Lasciamoci in pace—di Alessandro Cocco
Riceviamo e volentieri pubblichiamo da Alessandro Cocco.
Quante volte, durante un’intera giornata, ascoltiamo consigli non richiesti? E quante volte questi consigli suonano più come sermoni che come consigli? Quante volte ci ritroviamo, a nostra volta, a far lo stesso con gli altri?
Nel suo ultimo libro – Lasciare in pace gli altri: una prospettiva etica, in Italia edito da IBL Libri – John Lachs (84 anni, ungherese naturalizzato canadese e docente alla Vanderbilt University) ci spiega perché dovremmo reprimere quell’incrollabile convinzione, magari anche piena di buone intenzioni, che ci porta a credere di sapere meglio degli altri come questi dovrebbero vivere le proprie vite. Immaginate quante relazioni di buon vicinato si salverebbero, o quante famiglie e coppie genitori-figli eviterebbero lunghissime discussioni, specie durante il periodo adolescenziale. Come diceva Bob Dylan in “The time they are a changin”: Come mothers and fathers / Throughout the land / And don’t criticize / What you can’t understand / Your sons and your daughters / Are beyond your command.
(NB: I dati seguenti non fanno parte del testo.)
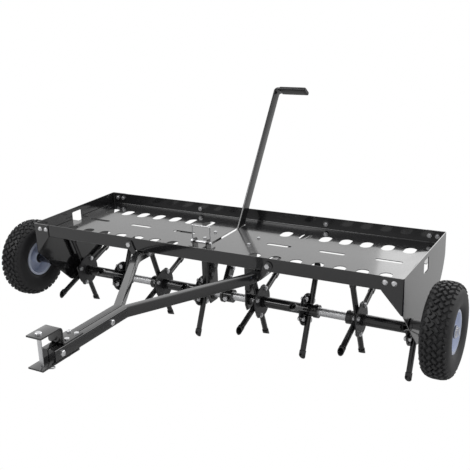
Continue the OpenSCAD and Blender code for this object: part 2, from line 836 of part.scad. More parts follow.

La superbia di credere di sapere come gli altri dovrebbero vivere è, in fin dei conti, anche quando in buona fede, davvero diabolica. E Lachs, scappato dal comunismo, questo lo sa bene. È inimmaginabile il danno prodotto da quelle volontà che cercano di imporsi sugli altri, che cercano di plasmare gli altri a loro stessa immagine e che cercano di tenere gli altri nella condizione perenne di infanti, bisognosi di attenzioni, aiuto, guida, convinti di essere più bravi degli altri nell’evitare errori. Questo comportamento priva le persone della possibilità di crescere, prendere le proprie responsabilità, sbagliare anche, e dunque vivere liberi. Insomma: essere persone. È bene non dimenticarci mai di quanto sia terribile e insano un simile comportamento, tanto nelle relazioni interpersonali, quanto – come giustamente ricorda Pierlugi Battista nella sua prefazione – tra istituzioni e cittadini. A ben pensarci, l’intero XX secolo è stato un secolo di volontà che hanno ridotto in schiavitù masse numerose al fine di plasmarle secondo la propria volontà. Dovremmo considerare quel sottile (innegabile) piacere che si prova nel dirigere le azioni degli altri secondo la nostra volontà, come qualcosa di ripugnante e profondamente sbagliato.
Quando si gioca a fare dio, il fallimento è inevitabile.
Dovremmo controllarci dall’indulgere in questo piacere, né dovremmo lasciare che altri indulgano in esso a nostro danno.
Ma che fare allora davanti ad una persona in difficoltà? Dobbiamo darle il nostro consiglio, il nostro aiuto? Dobbiamo rischiare di intrometterci nella sua vita? Vorremmo che qualcuno ci aiutasse in una situazione simile? Sarebbe un danno alla sua libertà? Lachs non è certamente arrivato all’età di 84 anni vivendo come un eremita, e lo sa bene, e proprio per questo spiega che lasciare in pace gli altri non deve essere un moto di apatia, di relativismo, di totale disinteresse per gli altri o per il concetto di giusto. Lasciare in pace gli altri deve voler dire rispetto della libertà degli uomini e della loro autonomia, della loro intelligenza. L’aiuto è più che dovuto quando gli ostacoli o i problemi dovessero essere oggettivamente insormontabili per il malcapitato, o quando questi dovesse fare espressamente richiesta di un aiuto, ma senza mai pretendere di diventare così i nuovi “piloti” della vita altrui, né usare l’aiuto come leva per un ricatto.
Allora leggiamolo tutti questo libro, in nome del rispetto che ci dobbiamo, come individui, come adulti, come cittadini e non come sudditi-bambini.